Eine Art, auf diese Situation zu reagieren, ist Isaki Lacuestas durchgeknallte Trashkomödie „Murieron por encima de sus posibilidades“ (Sie starben über ihren Möglichkeiten). Wie einen Dämon versucht er darin die Krise zu exorzieren. Er lässt eine Gruppe Geisteskranker aus einer Anstalt ausbrechen und als Revoluzzertrupp in Pandakostümen auf die Reichen los. Die Bonzen werden vor die Wahl gestellt: Einschnitte im Eigentum oder Abschneiden von Körperteilen. In beiden Fällen dürfen sie maximal 51 Prozent behalten. Die Anarchotrottel finden damit schnell weltweit Nachahmer. Am Ende glauben sie tatsächlich, Spanien und den ganzen Planeten gerettet zu haben, und sitzen doch wieder in der Klapse. Wie soll man angesichts des unkontrollierbaren Systems auch nicht verrückt werden?

Sehr viel ernsthafter geht Icíar Bollaín Spaniens hohe Jugendarbeitslosigkeit an. In ihrem Dokumentarfilm „En tierra extraña“ (Auf fremdem Boden) porträtiert sie einige der 20.000 jungen Spanier, die nach Edinburgh ausgewandert sind, um dort ein Auskommen zu finden.
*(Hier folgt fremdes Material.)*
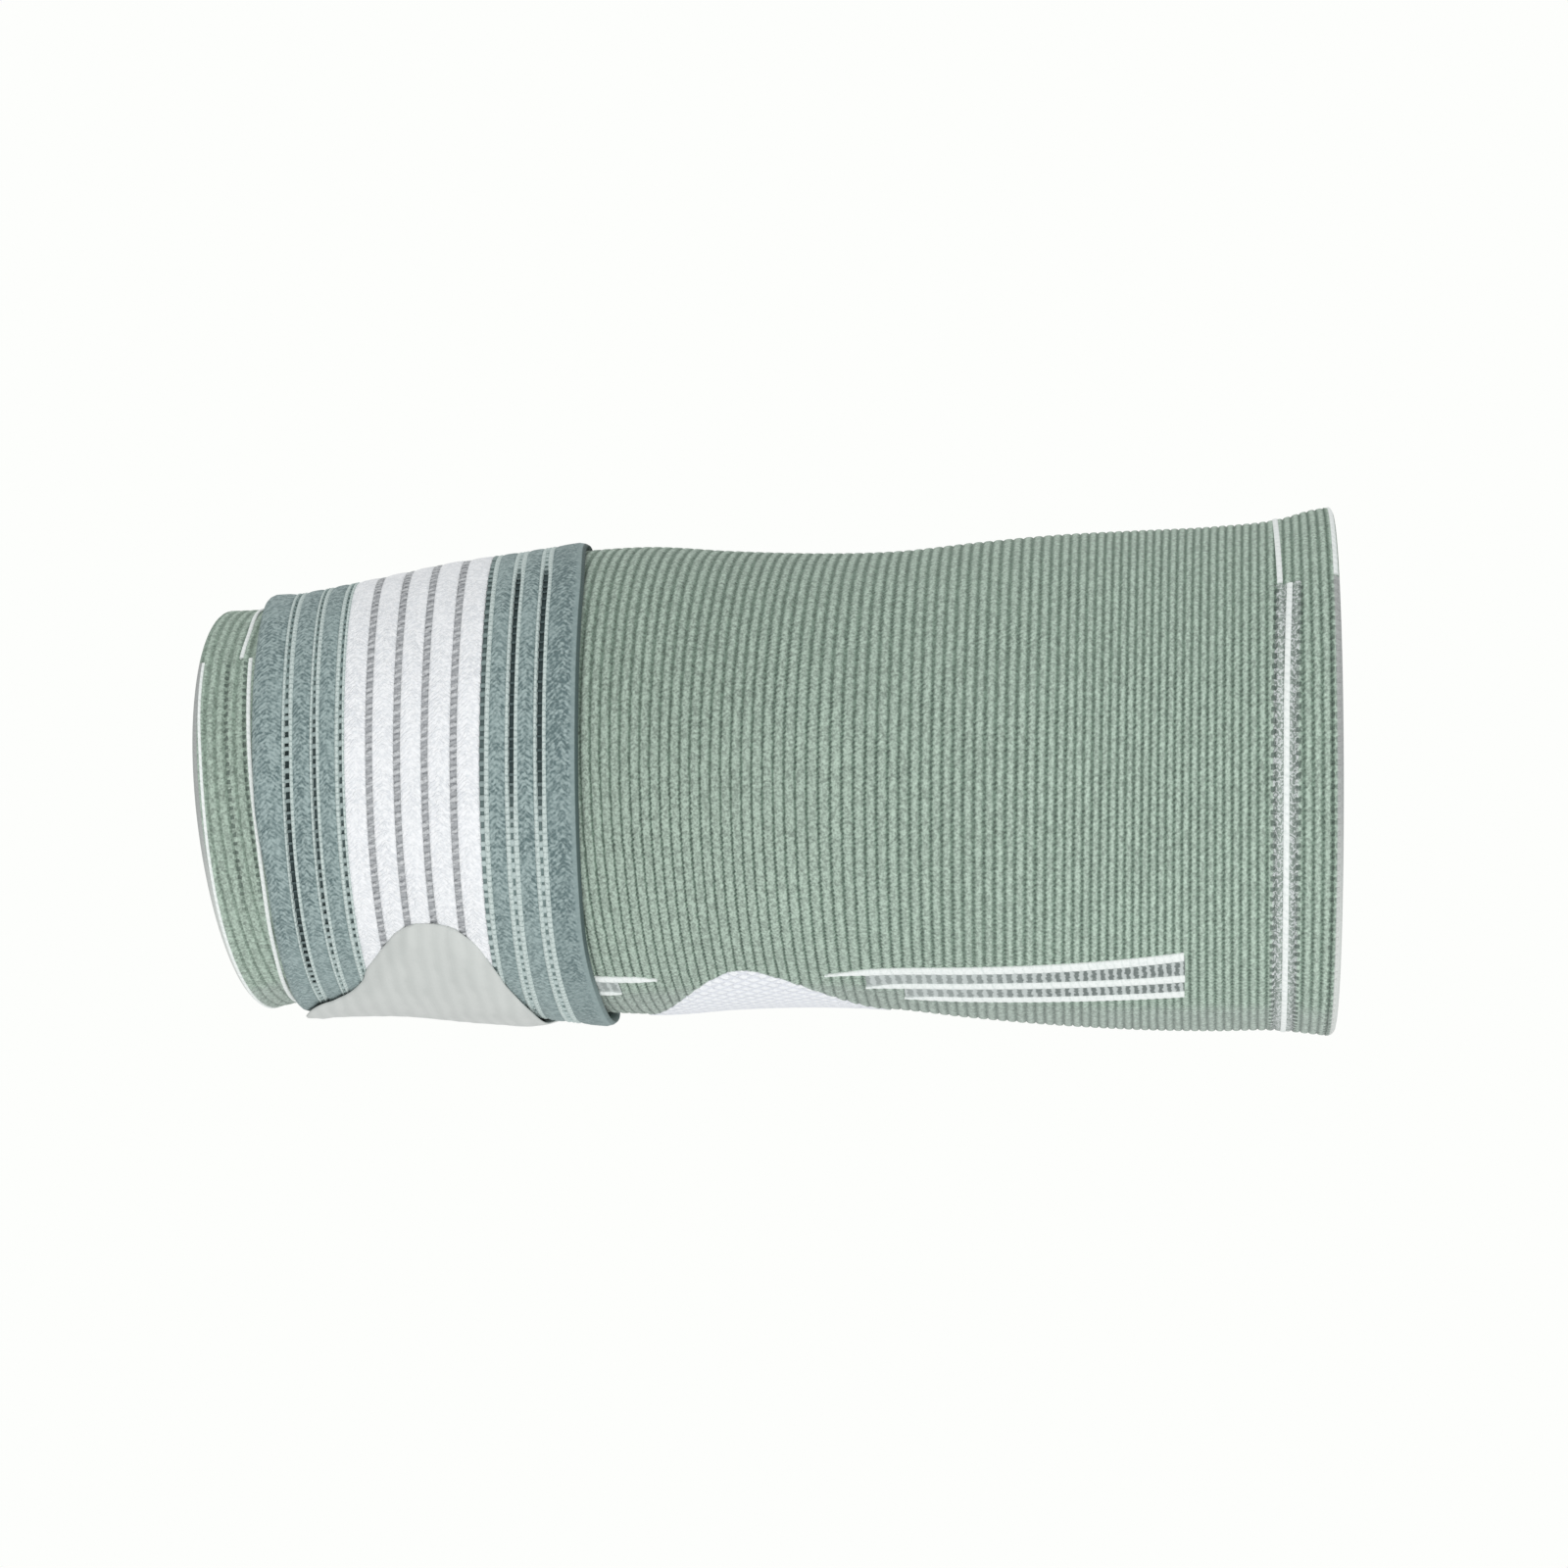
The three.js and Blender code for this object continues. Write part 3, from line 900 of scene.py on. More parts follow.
@dataclass
class KnitSleeve:
    """The ribbed sleeve, with its hems, the white field and the lines and stripes knitted into it."""

    form: ArmForm = FORM
    gauge: RibGauge = GAUGE
    wall: float = 2.2
    hem_wall: float = 3.0
    hem_depth: float = 11.0
    rib_depth: float = 0.36
    lower_round: float = 1.1
    upper_round: float = 1.8
    plain_from: float = 14.0
    plain_to: float = 68.0
    columns: int = 94
    stitches_per_degree: float = 0.8
    degree_mm: float = 0.83
    row_step: float = 0.24
    line_stitch: float = 1.7
    line_sunk: float = 0.35
    stripe_crown: float = 0.45
    stripe_sunk: float = 0.4
    field_flat: float = 0.92
    field_proud: float = 0.25

    def relief(self, along: Array) -> Array:
        """Height of the ribs: 0 on a rib's flat top and -rib_depth in the narrow groove.

        With f from -1 in one groove to 1 in the next, the height is -rib_depth times |f| to the power 3.
        """
        f = 2.0 * np.mod(self.gauge.count(along, self.form.length), 1.0) - 1.0
        return -self.rib_depth * np.abs(f) ** 3.0

    def stations(self, shares: tuple[float, ...], plain: bool) -> Array:
        """Places along the sleeve: some in every rib, and only the groove's under the strap if plain."""
        grooves = self.gauge.grooves(self.form.length)
        places = grooves[:-1, None] + np.diff(grooves)[:, None] * np.array(shares)[None, :]
        if plain:
            hidden = (places > self.plain_from) & (places < self.plain_to)
            hidden[:, 0] = False
            places = places[~hidden]
        places = np.unique(places.ravel())
        low, high = self.lower_round + 0.05, self.form.length - self.upper_round - 0.05
        return places[(places > low) & (places < high)]

    def profile(self) -> tuple[Array, Array, Array]:
        """The section through the wall, from the lower rim up the outside and back down the inside.

        Returns:
            The places along the arm, the heights, and how much the ribs' relief shows, 1 outside and 0 on
            the rims.
        """
        outside = self.stations((0.0, 0.07, 0.18, 0.34, 0.5, 0.66, 0.82, 0.93), plain=True)
        inside = self.stations((0.0, 0.5), plain=False)[::-1]
        from_rim = np.minimum(inside, self.form.length - inside)
        thin = rise(from_rim, self.hem_depth, self.hem_depth + 1.5)
        ribs = self.gauge.count(inside, self.form.length)
        groove = np.abs(2.0 * np.mod(ribs, 1.0) - 1.0)
        inside_height = -self.hem_wall + (self.hem_wall - self.wall) * thin + 0.18 * groove
        angle = np.linspace(0.0, np.pi, 11)
        upper_along = self.form.length - self.upper_round * (1.0 - np.sin(angle))
        lower_along = self.lower_round * (1.0 - np.sin(angle[::-1]))
        round_height = -self.hem_wall / 2 + self.hem_wall / 2 * np.cos(angle)
        along = np.concatenate([outside, upper_along, inside, lower_along])
        height = np.concatenate([self.relief(outside), round_height, inside_height, round_height[::-1]])
        show = np.concatenate([np.ones(len(outside)), np.zeros(len(angle) * 2 + len(inside))])
        return along, height, show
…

Man kennt die Zahlen und die Bilder von Demonstrationen in Madrid und anderswo, aber es ist doch bemerkenswert, wie sehr sich die Lebensläufe dieser Generation gleichen und wie sie sich mit den Verhältnissen arrangiert: Gut ausgebildet fristet man jetzt fern der Heimat sein Dasein in Hilfsjobs als Reinigungskraft oder Barmann und fühlt sich mit dieser Arbeit mehr gewürdigt als im erlernten Fachberuf in Spanien. Analyse oder Lösungsansätze sind Bollaíns Sache nicht, der Film ist da am stärksten, wo er die Migranten selbst zu Wort kommen lässt.

Das Schweigen über die ökonomisch-politisch-moralische Misere mag noch in Teilen der Gesellschaft herrschen, das spanische Kino setzt sich endlich damit auseinander, wenn auch nicht immer im richtigen Tonfall. Aber es beginnt, der Krise etwas abzugewinnen. Die Lage mag hoffnungslos sein, machen wir das Beste draus.